As we wandered the deserted streets, the only place that exhibited life was the Town Hall, venue for the Literary Festival where people were milling in the lobby before William Sitwell’s presentation.

It quickly became apparent that the rest of Dulverton was shut.

Lorna Doone in Dulverton

A Missed Opportunity

With nowhere to while away the time, instead of spending five hours (and no doubt a fair bit of money) in Dulverton that Sunday, we drove home after William Sitwell’s presentation and returned in the evening for Norman Scott’s. On our way from the car park, we tried to book a table for after the presentation in the only village pub that was open, but they were fully booked. The friendly bar staff suggested we pop in on our way back to the car and see if they had a free table which, in the event, they did, and we enjoyed a meal before heading home.

There are clearly huge differences between the two literary festivals. Hay has been established for over 30 years and has become a worldwide phenomenon whereas it was Dulverton’s inaugural event this year. Hay-on-Wye is a much larger market town with multiple bookshops, eateries, and independent outlets, all accustomed to receiving a high volume of visitors year-round whereas Dulverton is a much sleepier Somerset town with a modest tourism income. And I would not wish to change that in any way.

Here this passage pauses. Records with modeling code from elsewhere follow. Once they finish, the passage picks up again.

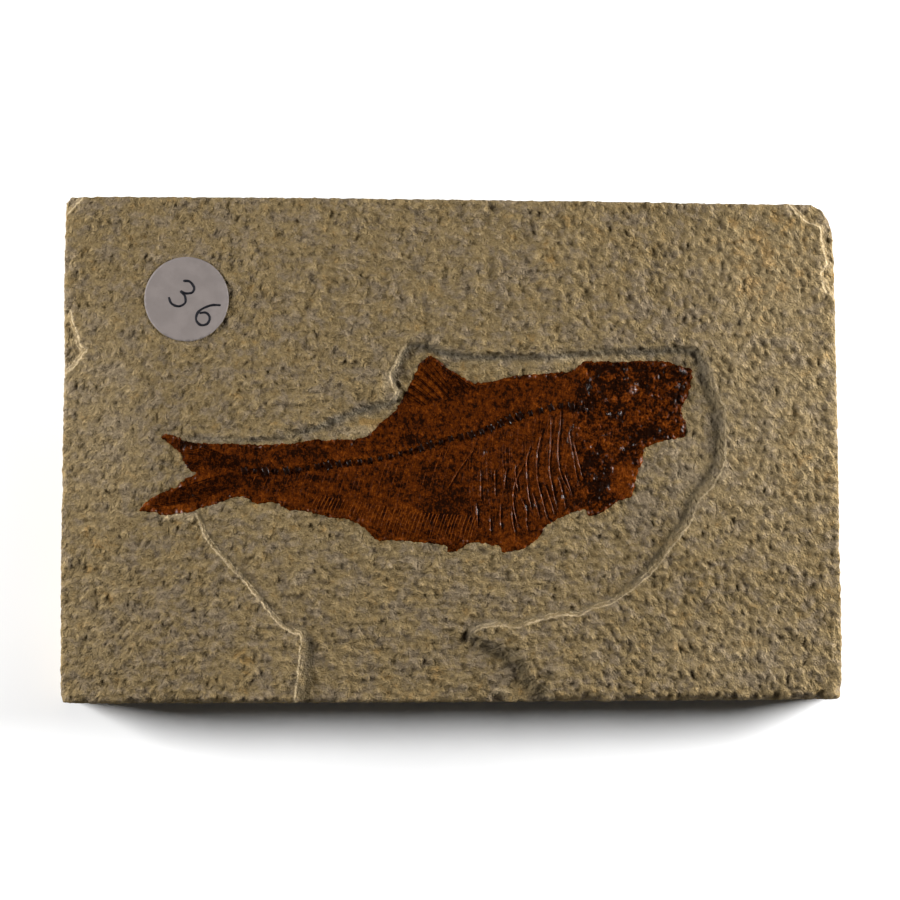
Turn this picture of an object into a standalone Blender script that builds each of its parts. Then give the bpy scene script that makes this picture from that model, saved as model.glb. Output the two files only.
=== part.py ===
"""A slab of lake limestone with one fossil fish in it, and a round paper number sticker.

Lengths are in millimetres until a mesh is made. The slab lies on its back: X runs from tail to head, Y from
belly to back, Z out of the stone. The origin is in the middle of the underside.
"""

import math

import bmesh
import bpy
import numpy as np
from mathutils import Vector, noise
from mathutils.geometry import delaunay_2d_cdt

MM = 0.001
GAP = 0.3

SLAB_THICKNESS = 13.0
RECESS_DEPTH = 1.2
POCKET_FLOOR = 10.2
SLAB_MESH = 3.5
SLAB_EDGE_STEP = 3.4
STONE_LUMPS = 0.3
LUMP_SIZE = 9.0

FILM_AT_EDGE = 0.3
FILM_RISE = 0.55
FILM_SHOULDER = 3.5
FISH_MESH = 2.1
FISH_EDGE_STEP = 1.8
RAGGED_EDGE = 0.12

VERTEBRAE = 37
SPINE_WIDTH = 1.0
SPINE_HEIGHT = 0.6
BONE_WIDTH = 0.45

STICKER_CENTRE = (-59.5, 34.0)
STICKER_RADIUS = 9.5
STICKER_THICKNESS = 0.3
STICKER_SIDES = 48

# The slab's edge seen from above, clockwise from the upper left corner.
SLAB_OUTLINE = [
    (-86.6, 55.6), (-85.7, 56.9), (-79.0, 57.1), (-34.0, 56.8), (15.5, 56.2), (56.0, 55.6), (81.2, 55.3),
    (83.5, 53.8), (85.0, 51.6), (85.7, 49.3), (86.2, 42.8), (86.5, 27.1), (87.1, 0.1), (87.5, -24.7),
    (87.9, -42.7), (87.8, -55.7), (87.1, -56.1), (56.0, -56.4), (0.0, -56.8), (-34.0, -56.9), (-65.5, -57.0),
    (-80.1, -57.1), (-87.5, -56.9), (-87.9, -55.3), (-87.8, -42.7), (-87.8, -24.7), (-87.5, -11.2),
    (-87.3, 4.6), (-87.0, 18.1), (-87.1, 31.6), (-86.9, 42.8), (-86.7, 52.9),
]

# The fish's edge, clockwise from the tip of the upper tail lobe: back, dorsal fin, head, belly, lower lobe.
TAIL_AND_BACK = [
    (-65.2, 3.0), (-64.1, 3.7), (-61.4, 3.0), (-59.6, 1.9), (-53.1, 1.5), (-43.4, 1.3), (-36.2, 1.5),
    (-29.9, 2.3), (-20.9, 2.6), (-17.8, 4.1), (-15.3, 6.6), (-12.4, 9.1),
]
DORSAL_FIN = [
    (-10.6, 12.2), (-9.0, 15.4), (-7.4, 18.7), (-6.1, 20.3), (-4.7, 21.3), (-2.5, 19.9), (0.9, 17.4),
    (3.8, 15.9), (6.8, 15.0),
]
HEAD = [
    (11.0, 16.0), (16.7, 17.0), (22.3, 17.4), (27.0, 17.8), (28.8, 19.2), (31.1, 20.0), (38.0, 20.0),
    (44.8, 20.2), (48.8, 19.9), (51.5, 19.0), (54.2, 18.2), (53.9, 14.7), (53.3, 12.4), (52.0, 9.5),
    (52.2, 7.5), (53.0, 5.9), (52.3, 3.2), (49.3, 2.4), (46.1, 1.6), (43.6, 0.3), (43.2, -1.5),
    (41.9, -5.3), (41.2, -8.5), (40.3, -10.5), (37.1, -11.8), (34.9, -13.4), (31.3, -14.8), (30.2, -13.4),
]
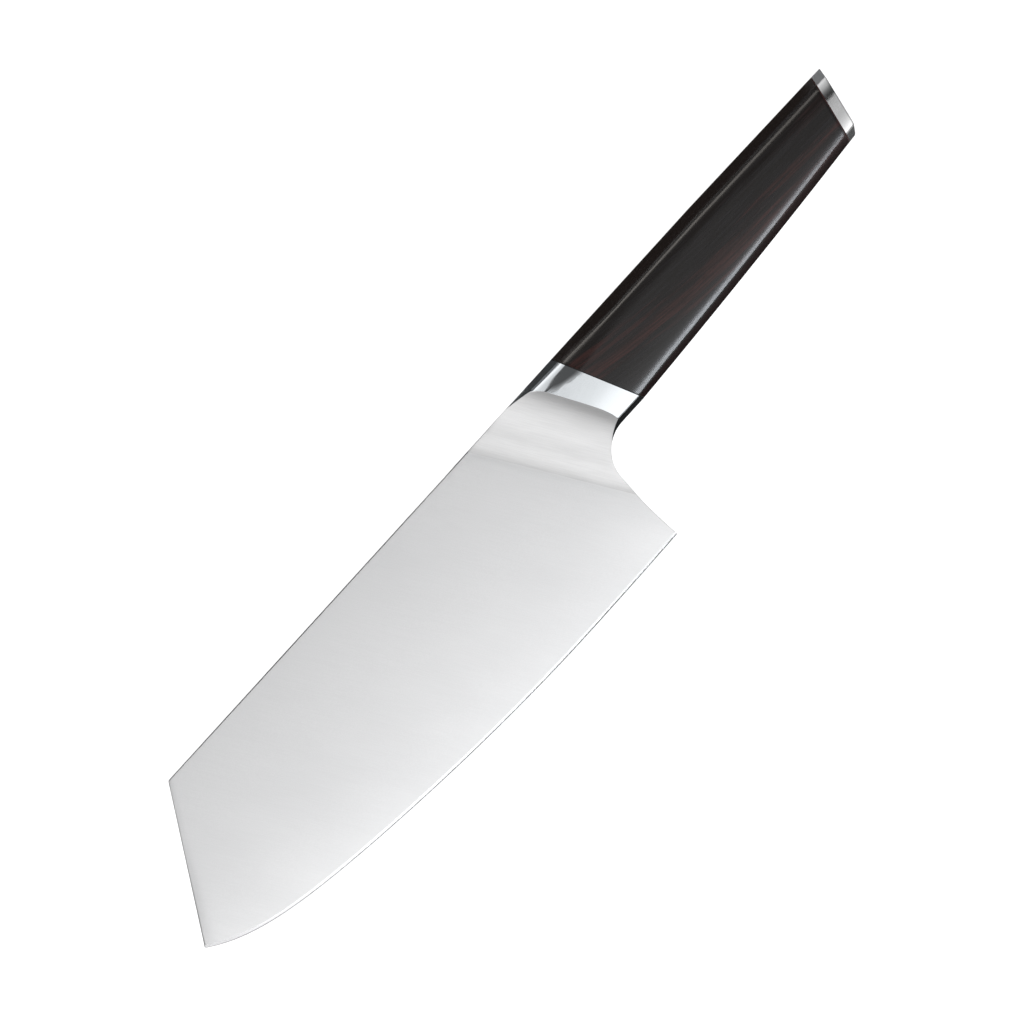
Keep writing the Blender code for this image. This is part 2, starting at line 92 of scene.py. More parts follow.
def ease(distance: np.ndarray, reach: float) -> np.ndarray:
    """Give the drop of a rounded border at a distance inside it.

    Formula: reach times the square of one minus the root of distance over reach, and nothing
    further in than the reach.

    Args:
        distance: Distances inside the border.
        reach: How far in the rounding reaches.

    Returns:
        The drop at each distance.
    """
    share = np.clip(np.asarray(distance, float) / reach, 0.0, 1.0)
    return reach * (1.0 - np.sqrt(share)) ** 2


def round_and_resample(raw: np.ndarray, keys: Sequence[int], rounding: Sequence[float],
                       points: Sequence[int]) -> np.ndarray:
    """Round the corners of a half section and lay an even set of points on it.

    Formula: each new point is the mean of the old line over a window of its own length, centred
    on it.  On a straight stretch that is the line itself, and at a corner it is a parabola that
    starts one window's half width away.  A window wider than the crisp one shrinks to it within
    two of its half widths from its key.

    Args:
        raw: Half section from the middle of the spine side to the middle of the belly side.
        keys: Indices in raw of both ends and of the corners between them.
        rounding: Half width of the window at each key.
        points: Number of even points between each key and the next.

    Returns:
        The rounded half section, with as many points whatever the lengths are.
    """
    line = np.vstack([raw[1] * MIRROR, raw, raw[-2] * MIRROR])
    step = np.linalg.norm(np.diff(line, axis=0), axis=1)
    run = np.concatenate([[0.0], np.cumsum(step)])
    filled = np.vstack([np.zeros(3), np.cumsum(step[:, None] * (line[1:] + line[:-1]) / 2, axis=0)])

    def integral(place: np.ndarray) -> np.ndarray:
        """Sum the line's points from its start to each place along it.

        Args:
            place: Lengths along the line.

        Returns:
            The sum at each place.
        """
        i = np.clip(np.searchsorted(run, place, side="right") - 1, 0, len(step) - 1)
        part = np.clip(place - run[i], 0.0, step[i])
        share = part / np.maximum(step[i], TINY)
        here = line[i] + (line[i + 1] - line[i]) * share[:, None]
        return filled[i] + part[:, None] * (line[i] + here) / 2

    marks = run[np.asarray(keys) + 1]
    places: list[np.ndarray] = []
    for j, count in enumerate(points):
        length = marks[j + 1] - marks[j]
        near = min(rounding[j], length / 3) if j > 0 else 0.0
        far = min(rounding[j + 1], length / 3) if j + 1 < len(points) else 0.0
        if j > 0:
            places.append(marks[j] + near * CLUSTER)
        places.append(marks[j] + near + (length - near - far) * np.arange(count) / count)
        if j + 1 < len(points):
            places.append(marks[j + 1] - far * (1.0 - CLUSTER))
    places.append(marks[-1:])
    place = np.concatenate(places)
    widest = np.asarray(rounding)
    crisp = np.minimum(widest, CRISP)
    away = np.abs(place[:, None] - marks) / (2 * widest + GUARD)
    extra = (widest - crisp) * np.clip(1.0 - away, 0.0, 1.0)
    window = np.interp(place, marks + np.arange(len(marks)) * TINY, crisp) + extra.max(axis=1)
    window = np.maximum(window, SHORTEST_WINDOW)
    return (integral(place + window) - integral(place - window)) / (2 * window[:, None])


def points_per_section(points: Sequence[int]) -> list[int]:
    """Give the index of each key in a section that round_and_resample has laid out.

    Args:
        points: Number of even points between each key and the next.

    Returns:
        The index of each key.
    """
    starts = [0]
    for j, count in enumerate(points):
        corners = (j > 0) + (j + 1 < len(points))
        starts.append(starts[-1] + count + corners * len(CLUSTER))
    return starts


def skin(name: str, halves: np.ndarray, origin: Vector, slots: np.ndarray | None = None,
         materials: Sequence[bpy.types.Material] = ()) -> bpy.types.Object:
    """Close a row of half sections into one solid, mirrored through the middle plane.

    Each end is closed by one face over its wall on the spine side, one over its wall on the belly
    side, and a ladder of strips from the near side to the far side between them.

    Args:
        name: Name of the new piece.
        halves: Array of rows, points and coordinates, each row from z 0 round to z 0 again.
        origin: Where the plan's zero point lies in the world.
        slots: Material index of each strip between two points, for each row but the last.
        materials: The materials that those indices name.

    Returns:
        The new piece, with its place in its mesh.
    """
    rows, count = halves.shape[:2]
    ring = np.concatenate([halves, halves[:, -2:0:-1] * MIRROR], axis=1)
    around = ring.shape[1]
    first = np.arange(rows - 1)[:, None] * around
    here = np.arange(around)[None, :]
    after = (here + 1) % around
    sides = np.stack([first + here, first + after, first + around + after, first + around + here],
                     axis=-1).reshape(-1, 4)
    wall = np.arange(-WALL_STRIPS, WALL_STRIPS + 1)
    k = np.arange(WALL_STRIPS, count - 1 - WALL_STRIPS)
    rungs = np.stack([k, k + 1, around - k - 1, around - k], axis=-1)
    faces = sides.tolist()
    for end in (0, (rows - 1) * around):
        faces += [(end + wall % around).tolist(), (end + count - 1 + wall).tolist()]
        faces += (end + rungs).tolist()
    indices = np.zeros(len(faces), dtype=np.int32)
    if slots is not None:
        strips = np.concatenate([slots, slots[:, ::-1]], axis=1)
        indices[:len(sides)] = strips.ravel()
    mesh = bpy.data.meshes.new(name)
    mesh.from_pydata((ring.reshape(-1, 3) + np.array(origin)).tolist(), [], faces)
    for material in materials:
        mesh.materials.append(material)
    mesh.polygons.foreach_set("material_index", indices)
    tidy(mesh)
    piece = bpy.data.objects.new(name, mesh)
    bpy.context.scene.collection.objects.link(piece)
    return piece


def tidy(mesh: bpy.types.Mesh) -> None:
    """Merge the points that coincide, drop empty faces and point every face outwards.

    Args:
        mesh: The mesh to clean.
    """
    work = bmesh.new()
    work.from_mesh(mesh)
    bmesh.ops.remove_doubles(work, verts=work.verts, dist=MERGE_DISTANCE)
    bmesh.ops.dissolve_degenerate(work, edges=work.edges, dist=MERGE_DISTANCE)
    bmesh.ops.recalc_face_normals(work, faces=work.faces)
    work.to_mesh(mesh)
    work.free()


def smooth(piece: bpy.types.Object) -> None:
    """Shade smooth across small angles, with the large faces setting the direction.

    Args:
        piece: The piece to shade.
    """
    piece.data.shade_smooth()
    piece.data.set_sharp_from_angle(angle=SHARP_ANGLE)
    weighted = piece.modifiers.new("weighted_normals", 'WEIGHTED_NORMAL')
    weighted.keep_sharp = True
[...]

But I find myself questioning the commitment of the town to its literary festival. From our point of view, the event itself was very professionally organised and run. I have no idea how many people attended on the Saturday or how well businesses coped with the extra volume of visitors but on Sunday, it seems to me the town missed out on an opportunity to do some brisk trading. What’s more, the lack of facilities detracted from the customer experience. We live close by so could go home and come back. Those who had travelled some distance were stuck.

I hope they hold more literary festivals in future and if they do, it will be interesting to see how many of the town’s businesses choose to support them all weekend.

Incidentally, the above photo is of Dulverton’s statue to Lorna Doone – the heroine of RD Blackmore’s eponymous and enduring 19th century novel set in the area – which stands alongside the public car park.